Il primo atto è dedicato agli omicidi a sfondo politico. Racco narra dell’iniziale diffidenza a chiamare con il proprio nome la ‘Ndrangheta, nella Calabria della fine degli anni Settanta. Ripercorrendo il suo spettacolo “Opera Aperta”, l’attore racconta la storia di Rocco Gatto, mugnaio ucciso nel 1977 per aver denunciato la chiusura del mercato domenicale in un “lutto cittadino” imposto per la morte di un boss locale. Peppino Impastato, Piersanti Mattarella, Pio la Torre sono solo alcuni dei delitti politici eccellenti di‘Ndrangheta e Cosa Nostra; nei delitti politici Racco inserisce anche l’uccisione dei giornalisti: tra questi, GiancarloSiani, celebre cronista ucciso dalla Camorra nel 1984.
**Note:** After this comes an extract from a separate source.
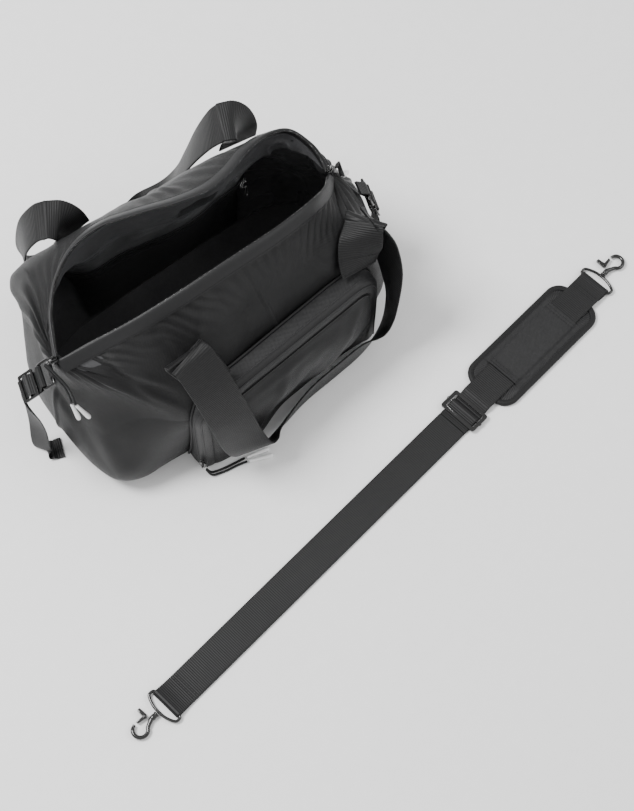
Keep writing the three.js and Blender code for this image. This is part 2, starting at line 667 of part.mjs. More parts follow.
// The strap lies flat, set to its shortest. Local X runs from its lower end to its upper end.
const STRAP = { length: 711, adjusterAt: 478, padAt: 598, padLength: 173, padWidth: 70 };
const PLY = { lower: 1.1, upper: 3.1, fold: 4.1, overPad: 6.95 };
const strap = new THREE.Group();
strap.position.set(-302, -329, 0);
strap.rotation.z = THREE.MathUtils.degToRad(8);
group.add(strap);

const padStart = STRAP.padAt - STRAP.padLength / 2;
const padEnd = STRAP.padAt + STRAP.padLength / 2;
const foldRadius = WIRE + GAP + STRAP_WEB.thick / 2 + 0.2;
const strapRun = [
  [STRAP.length - 14, 3.2], [STRAP.length - 8, 1.9], [STRAP.length, PLY.fold - foldRadius],
  [STRAP.length + foldRadius, PLY.fold], [STRAP.length, PLY.fold + foldRadius],
  [STRAP.length - 8, PLY.overPad], [padEnd, PLY.overPad], [padEnd - 40, PLY.overPad],
  [padStart + 40, PLY.overPad], [padStart, PLY.overPad], [padStart - 11, 6.8], [padStart - 15, 5.4],
  [padStart - 18, 3.8], [padStart - 23, 2], [padStart - 29, 1.2], [STRAP.adjusterAt - 4, PLY.lower],
  [STRAP.adjusterAt - 16, PLY.lower], [STRAP.adjusterAt - 58, PLY.lower], [240, PLY.lower],
  [60, PLY.lower], [24, PLY.lower], [14, PLY.lower],
  [4, PLY.lower], [0, PLY.fold - foldRadius], [-foldRadius, PLY.fold], [0, PLY.fold + foldRadius],
  [5, 6], [14, 4], [27, PLY.upper], [60, PLY.upper], [120, PLY.upper], [240, PLY.upper],
  [STRAP.adjusterAt - 21, PLY.upper],
];
const strapPoints = strapRun.map(([x, z]) => [x, 0, z]);
const strapAcross = strapRun.map(() => [0, 1, 0]);
const strapWebbing = ribbon(strapPoints, strapAcross, STRAP_WEB.width, STRAP_WEB.thick, 124);
add("strap_webbing", strapWebbing, "webbing", strap);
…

Il secondo atto è dedicato invece alla guerra di Mafia in Sicilia e ai sequestri e omicidi della ‘Ndrangheta in Calabria. Racco approfondisce le vittime eccellenti di quella stagione di sangue e descrive le modalità utilizzate per i sequestri. A concludere l’atto, una canzone rievoca il discorso di Rosaria Costa, vedova dell’agente Vito Schifani, ai funerali di Giovanni Falcone. Il terzo atto è incentrato sulle vittime di‘Ndrangheta nella Locride degli anni ’90. Tutte vittime civili, cittadini onesti che avevano denunciato estorsioni e ricatti da parte della criminalità organizzata. La parte finale di questo atto è dedicata a Totò Speranza, giovane ucciso a Bovalino nel 1997 per un debito di trecentomila lire.

La conclusione dello spettacolo affronta il tema dei rapporti tra ‘Ndrangheta e Chiesa; Racco ricorda in quest’ultima parte i preti e i religiosi che hanno lottato contro l’ingiustizia e il malaffare, insieme a tutti i giovani che hanno perso la vita per mano della criminalità organizzata.

Nino Racco racconta, in un modo mai didascalico ma sempre pieno di emozione, la scia di sangue che lascia la ‘Ndrangheta, mostrando il proprio senso di indignazione e la propria rabbia senza vergogna, con grande sensibilità e abilità narrativa.